┌────────

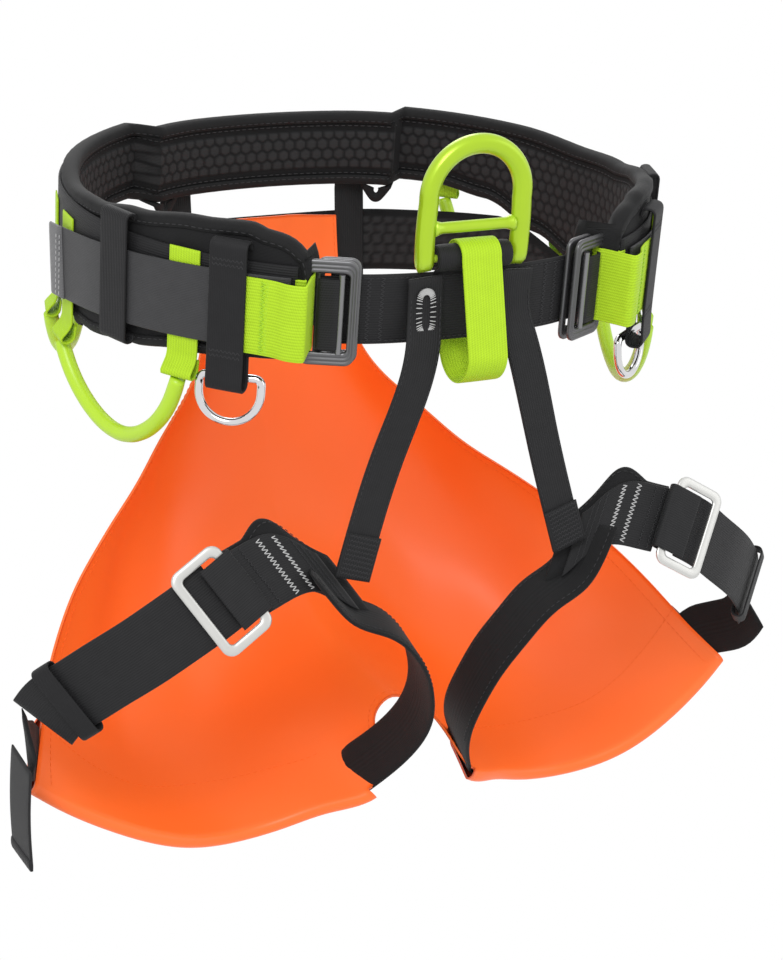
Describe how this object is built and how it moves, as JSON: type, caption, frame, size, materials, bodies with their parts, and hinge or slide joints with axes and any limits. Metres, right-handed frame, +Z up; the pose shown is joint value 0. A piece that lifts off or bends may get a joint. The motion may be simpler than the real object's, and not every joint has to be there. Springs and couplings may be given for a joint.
{
  "type": "canyoning sit harness",
  "caption": "Sit harness with padded waist belt, leg loops, front ring, belay loop, gear loops, side rings and a wrap-round protective seat.",
  "frame": {"origin": "centre of the waist opening inside the padded belt, level with the rim of the worn belt's sides", "axes": "+Z up as worn, the wearer faces -Y, +X is the wearer's left; nodes named left are on the wearer's left"},
  "size_m": [0.5285, 0.3355, 0.4579],
  "materials": {
    "padding_foam": "closed-cell foam, hidden by the covers",
    "belt_fabric": "black woven nylon outside, black honeycomb mesh inside",
    "edge_binding": "folded ribbed edge tape",
    "black_webbing": "woven polyester webbing with grey-white bar tacks",
    "green_webbing": "lime-green woven webbing",
    "green_tube": "lime-green flexible tube, slightly glossy",
    "green_aluminium": "lime-green anodised, satin",
    "steel": "polished",
    "dark_alloy": "dark grey, satin, raised rim lines",
    "satin_aluminium": "light satin",
    "leg_padding": "black padded band",
    "orange_sheet": "orange coated fabric, satin, dark red inside the folds"
  },
  "bodies": {
    "waist_belt": {"belt_pad": "padding_foam", "belt_cover": "belt_fabric", "belt_lining": "belt_fabric", "belt_binding": "edge_binding", "load_webbing": "black_webbing", "front_webbing": "black_webbing", "tie_in_sleeve": "black_webbing", "haul_tabs": "black_webbing", "side_bands": "belt_fabric", "strap_tail_left": "black_webbing", "strap_tail_right": "black_webbing", "side_tab_left": "green_webbing", "side_tab_right": "green_webbing", "rear_keeper_left": "black_webbing", "rear_keeper_right": "black_webbing", "front_keeper_left": "black_webbing", "front_keeper_right": "black_webbing", "gear_tabs_left": "green_webbing", "gear_tabs_right": "green_webbing", "suspender_anchor_left": "black_webbing", "suspender_anchor_right": "black_webbing"},
    "ring": {"tie_in_ring": "green_aluminium", "ring_pin": "steel"},
    "belay": {"belay_loop": "green_webbing"},
    "risers": {"riser_left": "black_webbing", "riser_right": "black_webbing"},
    "suspenders": {"suspender_left": "black_webbing", "suspender_right": "black_webbing", "back_band": "belt_fabric"},
    "seat": {"protective_seat": "orange_sheet", "leg_tail_left": "black_webbing", "seat_hem_left": "orange_sheet", "seat_hem_right": "orange_sheet", "leg_band_left": "leg_padding", "leg_band_right": "leg_padding", "leg_front_webbing_left": "black_webbing", "leg_front_webbing_right": "black_webbing", "leg_strap_left": "black_webbing", "leg_strap_right": "black_webbing"},
    "leg_tail_hanging": {"leg_tail_right": "black_webbing"},
    "side_ring_body_left": {"side_ring_left": "steel"},
    "gear_front_left": {"gear_loop_front_left": "green_tube"},
    "gear_rear_left": {"gear_loop_rear_left": "green_tube"},
    "waist_buckle_left": {"buckle_front_frame_left": "dark_alloy", "buckle_rear_frame_left": "dark_alloy", "buckle_bar_left": "steel", "buckle_wrap_left": "black_webbing"},
    "leg_buckle_body_left": {"leg_buckle_left": "satin_aluminium", "leg_buckle_wrap_left": "black_webbing"},
    "leg_keeper_body_left": {"leg_keeper_left": "black_webbing"},
    "side_ring_body_right": {"side_ring_right": "steel"},
    "gear_front_right": {"gear_loop_front_right": "green_tube"},
    "gear_rear_right": {"gear_loop_rear_right": "green_tube"},
    "waist_buckle_right": {"buckle_front_frame_right": "dark_alloy", "buckle_rear_frame_right": "dark_alloy", "buckle_bar_right": "steel", "buckle_wrap_right": "black_webbing"},
    "leg_buckle_body_right": {"leg_buckle_right": "satin_aluminium", "leg_buckle_wrap_right": "black_webbing"},
    "leg_keeper_body_right": {"leg_keeper_right": "black_webbing"}
  },
  "joints": [
    {"name": "ring_turn", "type": "hinge", "parent": "waist_belt", "child": "ring", "pos_m": [0, -0.15036, -0.02904], "axis": [1, 0, 0], "range_deg": [-85, 90]},
    {"name": "belay_swing", "type": "hinge", "parent": "waist_belt", "child": "belay", "pos_m": [0, -0.15036, -0.02904], "axis": [1, 0, 0], "range_deg": [-5, 10]},
    {"name": "side_ring_left_swing", "type": "hinge", "parent": "waist_belt", "child": "side_ring_body_left", "pos_m": [0.13609, -0.1099, -0.0958], "axis": [-0.8164, -0.5712, -0.0854], "range_deg": [-12, 95]},
    {"name": "side_ring_right_swing", "type": "hinge", "parent": "waist_belt", "child": "side_ring_body_right", "pos_m": [-0.13609, -0.1099, -0.0958], "axis": [-0.8164, 0.5712, 0.0854], "range_deg": [-12, 95]},
    {"name": "gear_loop_front_left_lift", "type": "hinge", "parent": "waist_belt", "child": "gear_front_left", "pos_m": [0.17728, -0.03323, -0.09647], "axis": [-0.2903, -0.9564, -0.0313], "range_deg": [0, 75]},
    {"name": "gear_loop_front_right_lift", "type": "hinge", "parent": "waist_belt", "child": "gear_front_right", "pos_m": [-0.17728, -0.03323, -0.09647], "axis": [-0.2903, 0.9564, 0.0313], "range_deg": [0, 75]},
    {"name": "gear_loop_rear_left_lift", "type": "hinge", "parent": "waist_belt", "child": "gear_rear_left", "pos_m": [0.15798, 0.10051, -0.06587], "axis": [0.5747, -0.7231, -0.3832], "range_deg": [0, 75]},
    {"name": "gear_loop_rear_right_lift", "type": "hinge", "parent": "waist_belt", "child": "gear_rear_right", "pos_m": [-0.15798, 0.10051, -0.06587], "axis": [0.5747, 0.7231, 0.3832], "range_deg": [0, 75]},
    {"name": "waist_buckle_left_turn", "type": "hinge", "parent": "waist_belt", "child": "waist_buckle_left", "pos_m": [0.09952, -0.13794, -0.05752], "axis": [0, -0.1478, 0.989], "range_deg": [0, 16]},
    {"name": "waist_buckle_right_turn", "type": "hinge", "parent": "waist_belt", "child": "waist_buckle_right", "pos_m": [-0.09952, -0.13794, -0.05752], "axis": [0, 0.1478, -0.989], "range_deg": [0, 16]},
    {"name": "riser_swing", "type": "hinge", "parent": "waist_belt", "child": "risers", "pos_m": [0, -0.15065, -0.0393], "axis": [1, 0, 0], "range_deg": [-5, 2]},
    {"name": "seat_level", "type": "hinge", "parent": "risers", "child": "seat", "pos_m": [0, -0.141, -0.219], "axis": [1, 0, 0], "range_deg": [-2, 5]},
    {"name": "suspender_swing", "type": "hinge", "parent": "waist_belt", "child": "suspenders", "pos_m": [0, 0.1538, -0.0335], "axis": [1, 0, 0], "range_deg": [-17.5, 7]},
    {"name": "leg_buckle_left_lift", "type": "hinge", "parent": "seat", "child": "leg_buckle_body_left", "pos_m": [0.1423, -0.14411, -0.20823], "axis": [-0.5125, -0.3015, -0.804], "range_deg": [0, 22]},
    {"name": "leg_buckle_right_lift", "type": "hinge", "parent": "seat", "child": "leg_buckle_body_right", "pos_m": [-0.1423, -0.14411, -0.20823], "axis": [-0.5125, 0.3015, 0.804], "range_deg": [0, 22]},
    {"name": "leg_keeper_left_slide", "type": "slide", "parent": "seat", "child": "leg_keeper_body_left", "axis": [0.5448, 0.5911, -0.5948], "range_m": [-0.006, 0.002]},
    {"name": "leg_keeper_right_slide", "type": "slide", "parent": "seat", "child": "leg_keeper_body_right", "axis": [-0.5448, 0.5911, -0.5948], "range_m": [-0.006, 0.002]},
    {"name": "leg_tail_right_swing", "type": "hinge", "parent": "seat", "child": "leg_tail_hanging", "pos_m": [-0.2649, -0.0858, -0.32], "axis": [0, 1, 0], "range_deg": [-3, 40]}
  ],
  "couplings": [
    {"joint": "seat_level", "follows": "riser_swing", "ratio": -1},
    {"joint": "suspender_swing", "follows": "riser_swing", "ratio": 3.47}
  ]
}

└────────

From the listing, copy each line containing the word "bodies".

Describe how this object is built and how it moves, as JSON: type, caption, frame, size, materials, bodies with their parts, and hinge or slide joints with axes and any limits. Metres, right-handed frame, +Z up; the pose shown is joint value 0. A piece that lifts off or bends may get a joint. The motion may be simpler than the real object's, and not every joint has to be there. Springs and couplings may be given for a joint.
  "bodies": {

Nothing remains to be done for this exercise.